The idea here is an extension of situational modifiers like combat advantage.  Instead of adding a +2 or a +4 to your roll, you get to roll 2 D20s and take the best result (if you have advantage) or the worst result (if you have disadvantage).  While it's admittedly more difficult to simulate degrees of advantage using this system it does offer the tactile pleasure of rolling more dice, requires less math/bookkeeping, and is easier to apply after-the-fact.  Besides, it's not like modifiers are completely gone (for example, half cover still provides +2 to AC and Dex saves, whereas three quarters cover provides +5 to AC and Dex saves).

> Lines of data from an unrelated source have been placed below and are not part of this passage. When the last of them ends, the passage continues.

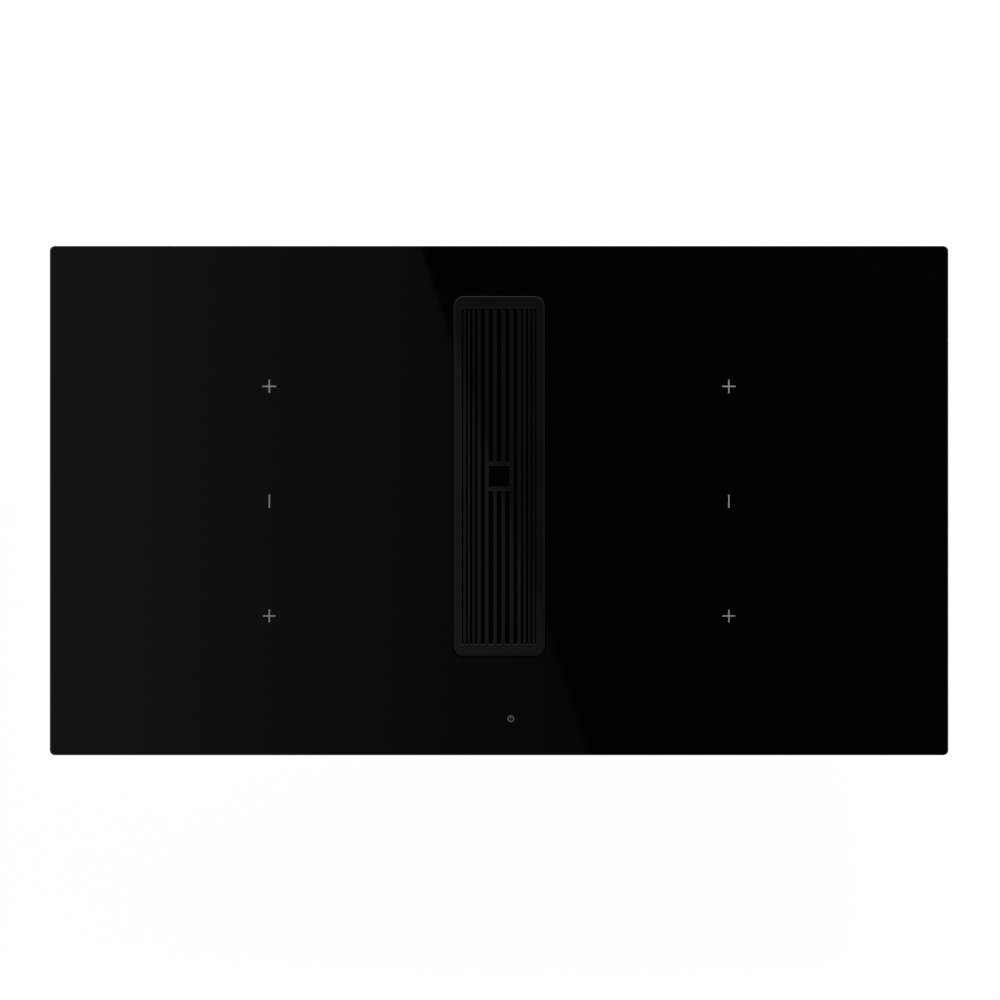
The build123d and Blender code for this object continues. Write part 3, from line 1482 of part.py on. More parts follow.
with BuildPart() as driver_lid:
    slab(at(driver_x, driver_y, driver_top), driver_width, driver_depth, driver_wall, driver_corner)
    slab(
        at(driver_x, driver_y, driver_top - driver_wall),
        driver_width - 2 * driver_wall - 2 * driver_lid_play,
        driver_depth - 2 * driver_wall - 2 * driver_lid_play,
        driver_wall,
        driver_inner_corner,
    )
    slab(
        at(driver_x, driver_y, driver_top - driver_wall),
        driver_width - 4 * driver_wall,
        driver_depth - 4 * driver_wall,
        driver_wall,
        driver_inner_corner,
        Mode.SUBTRACT,
    )
keep(driver_lid, "driver_lid")

with BuildPart() as driver_board:
    driver_floor = duct_floor + driver_wall
    slab(
        at(driver_x, driver_y, driver_floor),
        driver_width - 2 * driver_wall - 2 * driver_board_play,
        driver_depth - 2 * driver_wall - 2 * driver_board_play,
        board_thickness,
        driver_inner_corner,
    )
    for x, y, width, depth, height, corner in driver_blocks:
        slab(at(driver_x + x, driver_y + y, driver_floor), width, depth, height, corner)
    x, y, radius, height = driver_capacitor
    disc(at(driver_x + x, driver_y + y, driver_floor), radius, height)
keep(driver_board, "driver_board")

plug_x = fan_x + motor_plate_radius + plug_width / 2
cable_level = unit_top + cable_radius + screw_gap
lid_top = driver_top + driver_wall
cable_x = driver_x + 6
with BuildPart() as motor_cable:
    cable_route = (
        (cable_x, driver_y + 8, lid_top),
        (cable_x, driver_y + 8, cable_level),
        (cable_x + 4, driver_y + 30, cable_level),
        (cable_x - 1, driver_y + 55, cable_level),
        (cable_x - 12, driver_y + 78, cable_level),
        (plug_x, fan_y - 32, cable_level),
        (plug_x, fan_y - plug_depth / 2, cable_level),
    )
    tube(cable_route, cable_radius)
    slab(at(plug_x, fan_y, unit_top), plug_width, plug_depth, plug_height, plug_corner)
keep(motor_cable, "motor_cable")

# ---------------------------------------------------------------- worktop clamps
clamp_side = casing_width / 2
clamp_top = -clamp_drop - clamp_screw_length / 2
upright_middle = clamp_top - clamp_height / 2 + clamp_thickness
with BuildPart() as clamp_brackets:
    for side in (-1, 1):
        for row_side in (-1, 1):
            spot_y = row_side * clamp_spacing_y / 2
            upright = facing(side * clamp_side, spot_y, upright_middle, (side, 0, 0))
            slab(upright, clamp_width, clamp_height, clamp_thickness)
            arm_x = side * (clamp_side + clamp_reach / 2)
            slab(at(arm_x, spot_y, clamp_top), clamp_reach, clamp_width, clamp_thickness)
            screw_x = side * (clamp_side + clamp_reach - clamp_screw_inset)
            disc(at(screw_x, spot_y, clamp_top), clamp_screw_radius + clamp_nut_wall, 2 * clamp_thickness)
            screw_hole = clamp_screw_radius + screw_gap
            disc(at(screw_x, spot_y, clamp_top), screw_hole, 2 * clamp_thickness, Mode.SUBTRACT)
keep(clamp_brackets, "clamp_brackets")

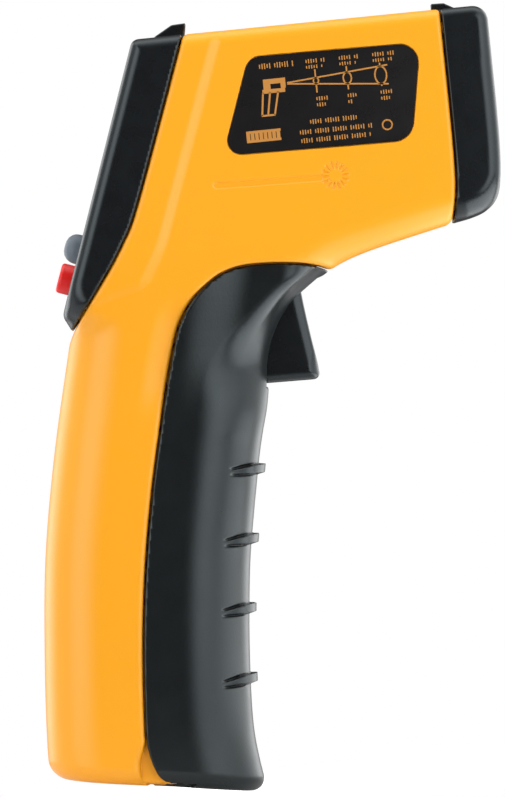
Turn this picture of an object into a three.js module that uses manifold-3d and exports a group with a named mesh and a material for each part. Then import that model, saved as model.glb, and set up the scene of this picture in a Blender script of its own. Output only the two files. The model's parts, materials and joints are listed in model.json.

One of the big weaknesses of this playtest in my opinion is that Opportunity Attacks (OAs) are not in the core rules.  Combined with the fact that you can split up your movement (move 10 feet, attack, move 20 feet), and it's really easy to ignore the beefy melee guys and bash on the squishies.  Which realistically doesn't make sense.  A guy with a sword (who knows how to use it effectively) isn't going to let you traipse on by to beat up his friend.  A common complaint regarding OAs is that they slow down combat.  Quick combat is nice and all, but there needs to be something in place to give enemies a reason for fighting the Fighter.  Personally I don't think that OAs suck up too much time (indeed, if a lot of extra attacks are rolled they could end a combat quicker), but there are also a few alternative systems.  One is that enemies who walk past a melee guy attack with disadvantage.  Another is that to get past you need to roll a Dex contest (opposed Dex checks).  Finally, something that Mike Mearls (lead designer) proposed in a live chat is that if you want to disengage you can give up your action (attack) to do so, and if you opt not to do that only then will your opponent get a free swing (in other words, it's standard OA rules but they can be avoided for the price of an action).

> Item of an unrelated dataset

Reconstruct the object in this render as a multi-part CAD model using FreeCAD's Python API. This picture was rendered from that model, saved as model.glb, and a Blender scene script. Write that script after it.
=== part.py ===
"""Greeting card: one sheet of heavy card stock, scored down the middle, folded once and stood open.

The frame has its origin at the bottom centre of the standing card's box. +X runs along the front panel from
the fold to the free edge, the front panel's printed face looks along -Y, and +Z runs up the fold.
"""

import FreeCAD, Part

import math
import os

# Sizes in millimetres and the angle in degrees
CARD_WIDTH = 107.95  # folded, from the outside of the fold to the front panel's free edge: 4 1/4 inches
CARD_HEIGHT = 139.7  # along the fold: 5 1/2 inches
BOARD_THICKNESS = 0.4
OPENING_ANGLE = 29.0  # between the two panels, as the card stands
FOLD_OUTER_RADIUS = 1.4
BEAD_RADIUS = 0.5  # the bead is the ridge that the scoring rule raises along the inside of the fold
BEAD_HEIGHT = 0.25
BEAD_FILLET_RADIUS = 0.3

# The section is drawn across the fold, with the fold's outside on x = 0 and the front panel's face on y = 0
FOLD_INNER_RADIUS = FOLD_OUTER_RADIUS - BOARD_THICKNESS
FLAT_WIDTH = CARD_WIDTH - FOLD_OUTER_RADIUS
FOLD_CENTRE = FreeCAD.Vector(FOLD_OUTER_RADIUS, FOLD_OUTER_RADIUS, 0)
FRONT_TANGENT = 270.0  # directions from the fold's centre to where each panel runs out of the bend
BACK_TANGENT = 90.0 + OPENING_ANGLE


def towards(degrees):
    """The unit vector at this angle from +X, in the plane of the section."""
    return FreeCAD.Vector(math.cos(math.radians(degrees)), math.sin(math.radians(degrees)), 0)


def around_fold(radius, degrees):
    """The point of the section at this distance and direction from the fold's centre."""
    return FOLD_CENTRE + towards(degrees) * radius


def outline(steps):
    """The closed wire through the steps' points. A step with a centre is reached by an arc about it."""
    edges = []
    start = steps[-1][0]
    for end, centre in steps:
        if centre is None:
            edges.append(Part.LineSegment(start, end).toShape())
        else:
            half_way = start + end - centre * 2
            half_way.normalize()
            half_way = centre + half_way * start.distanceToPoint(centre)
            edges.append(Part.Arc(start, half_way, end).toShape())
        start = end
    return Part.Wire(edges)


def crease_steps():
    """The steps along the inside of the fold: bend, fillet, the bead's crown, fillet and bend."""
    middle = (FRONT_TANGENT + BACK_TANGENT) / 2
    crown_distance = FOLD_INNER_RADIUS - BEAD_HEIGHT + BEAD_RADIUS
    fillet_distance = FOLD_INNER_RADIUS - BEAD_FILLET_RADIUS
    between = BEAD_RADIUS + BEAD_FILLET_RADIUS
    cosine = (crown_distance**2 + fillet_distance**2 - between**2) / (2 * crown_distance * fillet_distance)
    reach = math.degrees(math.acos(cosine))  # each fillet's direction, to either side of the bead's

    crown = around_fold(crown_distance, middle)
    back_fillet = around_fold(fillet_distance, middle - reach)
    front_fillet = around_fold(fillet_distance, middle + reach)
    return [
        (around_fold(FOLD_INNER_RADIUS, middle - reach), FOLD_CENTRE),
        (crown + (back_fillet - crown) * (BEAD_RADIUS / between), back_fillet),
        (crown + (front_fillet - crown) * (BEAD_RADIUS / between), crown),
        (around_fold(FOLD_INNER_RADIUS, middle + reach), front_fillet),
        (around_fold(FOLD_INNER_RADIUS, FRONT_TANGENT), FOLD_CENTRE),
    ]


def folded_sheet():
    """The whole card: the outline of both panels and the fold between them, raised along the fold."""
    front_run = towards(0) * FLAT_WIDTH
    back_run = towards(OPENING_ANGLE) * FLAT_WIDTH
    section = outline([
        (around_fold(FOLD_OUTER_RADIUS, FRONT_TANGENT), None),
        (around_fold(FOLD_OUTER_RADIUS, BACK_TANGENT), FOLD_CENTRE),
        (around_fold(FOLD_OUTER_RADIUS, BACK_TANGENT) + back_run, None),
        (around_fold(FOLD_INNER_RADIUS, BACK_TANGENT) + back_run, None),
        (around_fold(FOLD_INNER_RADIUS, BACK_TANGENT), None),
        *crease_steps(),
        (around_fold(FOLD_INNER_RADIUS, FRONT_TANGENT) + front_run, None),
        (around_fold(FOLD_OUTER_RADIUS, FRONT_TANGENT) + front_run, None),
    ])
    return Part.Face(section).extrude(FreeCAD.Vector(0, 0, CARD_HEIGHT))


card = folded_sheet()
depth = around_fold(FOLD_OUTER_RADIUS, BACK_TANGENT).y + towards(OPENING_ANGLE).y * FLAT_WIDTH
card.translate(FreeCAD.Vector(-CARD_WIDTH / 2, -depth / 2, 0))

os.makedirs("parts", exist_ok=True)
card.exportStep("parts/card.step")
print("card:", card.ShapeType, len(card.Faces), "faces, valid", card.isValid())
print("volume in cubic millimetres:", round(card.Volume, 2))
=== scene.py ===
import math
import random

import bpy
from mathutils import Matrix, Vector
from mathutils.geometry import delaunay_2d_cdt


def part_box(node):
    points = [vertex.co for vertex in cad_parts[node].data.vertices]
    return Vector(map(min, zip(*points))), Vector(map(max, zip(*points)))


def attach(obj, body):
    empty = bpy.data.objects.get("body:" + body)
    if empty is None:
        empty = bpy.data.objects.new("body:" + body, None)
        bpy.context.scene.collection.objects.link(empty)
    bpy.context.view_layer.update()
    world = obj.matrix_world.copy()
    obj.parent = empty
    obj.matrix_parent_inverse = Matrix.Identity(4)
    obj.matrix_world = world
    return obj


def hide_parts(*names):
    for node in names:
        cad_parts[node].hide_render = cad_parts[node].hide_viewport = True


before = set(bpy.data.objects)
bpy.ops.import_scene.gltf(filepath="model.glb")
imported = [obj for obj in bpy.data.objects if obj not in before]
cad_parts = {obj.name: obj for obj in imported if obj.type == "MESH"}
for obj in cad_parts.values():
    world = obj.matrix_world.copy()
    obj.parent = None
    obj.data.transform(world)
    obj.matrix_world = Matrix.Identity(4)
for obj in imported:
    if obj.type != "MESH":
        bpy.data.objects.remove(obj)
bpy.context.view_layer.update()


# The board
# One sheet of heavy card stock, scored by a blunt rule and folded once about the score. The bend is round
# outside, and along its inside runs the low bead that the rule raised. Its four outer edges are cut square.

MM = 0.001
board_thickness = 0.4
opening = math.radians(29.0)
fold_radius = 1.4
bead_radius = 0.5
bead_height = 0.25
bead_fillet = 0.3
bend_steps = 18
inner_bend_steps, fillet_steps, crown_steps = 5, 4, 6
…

It's Vancian, but so far not so bad.  The spells are more balanced than in previous incarnations, with many of the deadliest and/or most debilitating effects having HP thresholds (i.e. sleep cuts movement in half, but only creatures with 10 HP or less need to make a Wis save or fall unconscious).  Casters also have at-will spells so they aren't stuck shooting crossbows or throwing daggers when they run out of spells.  The number of spells is also reigned in (as is spell scaling).  This will not only maintain better balance, but reduce bookkeeping.  Consider me cautiously optimistic, but fearful of eventual power creep.

Healing and Resting
You can heal yourself non-magically, rolling your HD to regain health each day.  I don't think it provides enough self-healing (at least not compared with healing surges), so dependency on magical healing and/or magic items is likely to be high.  I'll need to see how it plays out over the long term before I pass judgement on it, but so far I'm not liking it.  

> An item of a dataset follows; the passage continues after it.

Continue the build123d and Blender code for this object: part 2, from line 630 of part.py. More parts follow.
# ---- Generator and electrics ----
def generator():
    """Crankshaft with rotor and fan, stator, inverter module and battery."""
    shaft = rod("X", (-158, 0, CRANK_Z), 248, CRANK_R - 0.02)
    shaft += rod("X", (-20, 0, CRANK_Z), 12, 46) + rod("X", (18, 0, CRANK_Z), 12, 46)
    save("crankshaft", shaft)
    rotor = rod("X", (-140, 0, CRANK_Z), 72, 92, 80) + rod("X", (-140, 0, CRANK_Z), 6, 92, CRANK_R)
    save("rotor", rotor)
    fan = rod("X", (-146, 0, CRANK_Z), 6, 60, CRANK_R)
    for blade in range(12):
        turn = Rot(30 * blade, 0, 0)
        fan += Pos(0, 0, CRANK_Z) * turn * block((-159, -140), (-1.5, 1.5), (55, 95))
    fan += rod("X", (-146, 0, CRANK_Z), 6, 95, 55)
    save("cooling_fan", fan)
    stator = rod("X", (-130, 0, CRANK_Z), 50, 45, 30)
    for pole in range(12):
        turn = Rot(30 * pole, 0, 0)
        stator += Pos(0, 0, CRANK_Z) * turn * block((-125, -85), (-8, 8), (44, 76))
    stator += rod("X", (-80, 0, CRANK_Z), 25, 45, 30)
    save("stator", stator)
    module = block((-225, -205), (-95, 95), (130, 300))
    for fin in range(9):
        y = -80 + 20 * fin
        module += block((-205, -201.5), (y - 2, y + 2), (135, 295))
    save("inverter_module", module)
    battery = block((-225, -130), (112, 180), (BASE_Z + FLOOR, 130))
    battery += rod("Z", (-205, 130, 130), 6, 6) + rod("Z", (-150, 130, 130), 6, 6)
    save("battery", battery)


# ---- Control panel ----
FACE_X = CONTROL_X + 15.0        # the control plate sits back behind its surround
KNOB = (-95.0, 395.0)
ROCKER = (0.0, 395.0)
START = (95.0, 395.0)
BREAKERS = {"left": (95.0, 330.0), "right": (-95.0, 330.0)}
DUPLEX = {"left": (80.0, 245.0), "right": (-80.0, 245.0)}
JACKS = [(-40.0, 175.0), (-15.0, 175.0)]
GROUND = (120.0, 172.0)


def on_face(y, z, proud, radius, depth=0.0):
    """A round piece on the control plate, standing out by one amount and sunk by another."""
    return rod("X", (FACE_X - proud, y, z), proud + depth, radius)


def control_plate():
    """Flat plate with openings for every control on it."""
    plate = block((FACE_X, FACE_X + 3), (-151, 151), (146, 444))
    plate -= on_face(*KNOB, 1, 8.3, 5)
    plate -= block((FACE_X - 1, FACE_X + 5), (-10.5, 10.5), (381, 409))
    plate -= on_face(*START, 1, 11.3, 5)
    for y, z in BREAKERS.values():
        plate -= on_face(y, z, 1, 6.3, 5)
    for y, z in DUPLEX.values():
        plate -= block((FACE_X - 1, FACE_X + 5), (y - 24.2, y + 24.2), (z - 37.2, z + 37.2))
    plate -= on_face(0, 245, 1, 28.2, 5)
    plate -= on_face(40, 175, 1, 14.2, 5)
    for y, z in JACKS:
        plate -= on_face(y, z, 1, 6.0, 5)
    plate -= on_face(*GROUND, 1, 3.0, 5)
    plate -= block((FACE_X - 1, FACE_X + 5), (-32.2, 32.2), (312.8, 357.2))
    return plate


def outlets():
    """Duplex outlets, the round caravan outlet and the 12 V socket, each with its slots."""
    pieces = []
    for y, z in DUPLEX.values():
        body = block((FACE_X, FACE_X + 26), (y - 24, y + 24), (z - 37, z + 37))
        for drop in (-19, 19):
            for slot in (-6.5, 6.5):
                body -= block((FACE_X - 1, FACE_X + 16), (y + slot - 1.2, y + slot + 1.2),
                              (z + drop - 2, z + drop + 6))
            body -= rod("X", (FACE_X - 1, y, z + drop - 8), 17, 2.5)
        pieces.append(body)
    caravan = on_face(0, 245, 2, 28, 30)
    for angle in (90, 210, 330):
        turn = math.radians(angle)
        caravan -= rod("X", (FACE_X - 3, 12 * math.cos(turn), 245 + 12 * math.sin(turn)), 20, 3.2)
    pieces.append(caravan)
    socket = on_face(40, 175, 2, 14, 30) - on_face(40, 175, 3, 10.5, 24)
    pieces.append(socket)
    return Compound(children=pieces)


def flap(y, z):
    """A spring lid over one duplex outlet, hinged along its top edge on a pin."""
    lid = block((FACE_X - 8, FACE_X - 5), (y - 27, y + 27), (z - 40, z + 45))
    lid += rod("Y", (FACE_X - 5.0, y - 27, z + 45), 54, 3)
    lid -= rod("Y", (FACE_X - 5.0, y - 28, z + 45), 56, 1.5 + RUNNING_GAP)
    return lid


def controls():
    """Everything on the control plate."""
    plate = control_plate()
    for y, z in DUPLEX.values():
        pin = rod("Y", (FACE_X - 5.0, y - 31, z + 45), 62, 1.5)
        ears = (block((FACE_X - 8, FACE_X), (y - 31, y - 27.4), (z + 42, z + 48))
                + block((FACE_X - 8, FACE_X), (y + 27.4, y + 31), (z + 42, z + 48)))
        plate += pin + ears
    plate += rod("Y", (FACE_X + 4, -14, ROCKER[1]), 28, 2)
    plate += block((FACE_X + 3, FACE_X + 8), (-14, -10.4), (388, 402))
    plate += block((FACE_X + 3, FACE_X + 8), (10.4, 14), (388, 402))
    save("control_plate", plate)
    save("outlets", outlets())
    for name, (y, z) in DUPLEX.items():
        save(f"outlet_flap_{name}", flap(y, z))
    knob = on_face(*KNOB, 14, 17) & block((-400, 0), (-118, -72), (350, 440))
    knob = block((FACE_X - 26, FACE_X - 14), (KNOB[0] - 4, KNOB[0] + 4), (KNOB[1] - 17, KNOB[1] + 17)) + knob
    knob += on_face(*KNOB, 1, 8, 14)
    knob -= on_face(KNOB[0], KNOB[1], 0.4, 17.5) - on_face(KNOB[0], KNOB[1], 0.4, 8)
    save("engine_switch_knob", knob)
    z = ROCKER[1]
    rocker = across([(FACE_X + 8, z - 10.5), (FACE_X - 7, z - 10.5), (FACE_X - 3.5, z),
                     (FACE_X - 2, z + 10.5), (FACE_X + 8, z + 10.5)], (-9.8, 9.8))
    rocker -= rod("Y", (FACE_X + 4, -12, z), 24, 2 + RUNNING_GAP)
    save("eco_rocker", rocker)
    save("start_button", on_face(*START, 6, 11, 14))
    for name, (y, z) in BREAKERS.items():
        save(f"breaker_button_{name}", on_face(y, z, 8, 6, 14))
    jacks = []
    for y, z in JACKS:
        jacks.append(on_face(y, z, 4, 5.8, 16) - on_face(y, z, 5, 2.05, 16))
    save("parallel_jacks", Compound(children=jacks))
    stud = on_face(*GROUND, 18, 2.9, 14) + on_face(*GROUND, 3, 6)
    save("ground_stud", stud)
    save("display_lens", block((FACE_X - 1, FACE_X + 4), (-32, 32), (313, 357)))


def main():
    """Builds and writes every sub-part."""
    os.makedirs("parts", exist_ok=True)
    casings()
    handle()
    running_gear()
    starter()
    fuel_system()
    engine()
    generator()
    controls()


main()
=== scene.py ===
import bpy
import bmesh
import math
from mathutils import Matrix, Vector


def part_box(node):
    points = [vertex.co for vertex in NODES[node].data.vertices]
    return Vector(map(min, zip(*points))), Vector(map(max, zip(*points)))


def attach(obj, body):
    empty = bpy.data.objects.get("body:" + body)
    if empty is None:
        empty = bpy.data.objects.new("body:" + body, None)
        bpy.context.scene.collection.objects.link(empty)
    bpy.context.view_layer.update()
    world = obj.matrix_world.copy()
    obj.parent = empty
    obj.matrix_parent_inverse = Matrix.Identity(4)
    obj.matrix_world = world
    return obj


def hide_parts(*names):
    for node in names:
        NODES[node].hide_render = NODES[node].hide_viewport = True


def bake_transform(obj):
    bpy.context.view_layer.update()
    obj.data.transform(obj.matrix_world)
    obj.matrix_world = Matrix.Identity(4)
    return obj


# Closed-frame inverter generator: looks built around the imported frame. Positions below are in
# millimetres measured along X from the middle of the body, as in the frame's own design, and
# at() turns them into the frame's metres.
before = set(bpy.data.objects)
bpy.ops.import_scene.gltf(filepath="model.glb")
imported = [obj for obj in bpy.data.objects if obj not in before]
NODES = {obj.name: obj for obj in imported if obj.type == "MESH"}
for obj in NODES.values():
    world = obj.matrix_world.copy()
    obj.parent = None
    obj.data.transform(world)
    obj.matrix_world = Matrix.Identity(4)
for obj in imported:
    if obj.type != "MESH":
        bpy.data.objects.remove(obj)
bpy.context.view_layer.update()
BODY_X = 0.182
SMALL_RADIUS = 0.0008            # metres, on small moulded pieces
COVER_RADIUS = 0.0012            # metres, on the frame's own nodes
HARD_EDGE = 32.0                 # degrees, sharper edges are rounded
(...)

The designers admit that they've spent the least time working on monsters, and it definitely shows.  It's a far cry from 4E's concise, functional stat blocks.  Monsters lack variety (there's not much difference between a kobold and goblin except AC, HP, and attack values), and those that do get some neat toys (casters) use the PC spell list, which is STUPID.  I want everything I need to run a monster contained in its stat block; I do NOT want to have to cross reference several spells on different pages of a player's book.  Finally, in the sample adventure the condensed monster stats omit the monster's attribute scores/modifiers.  Given how important attributes are in the core rules this decision completely lacks any semblance of logic. 

Caves of Chaos
This updated version of a classic adventure module is what we're given in the first playtest.  I won't go into details, but I really like the sandbox nature of the adventure.  Even the layout of the map resists railroading.  Also making a comeback is the notion that not everything you encounter is wise to fight.  Specific instructions on having monsters call for reinforcements is provided, so players who make foolish decisions could end up way over their heads really quickly (whereas clever players will benefit from making wise decisions).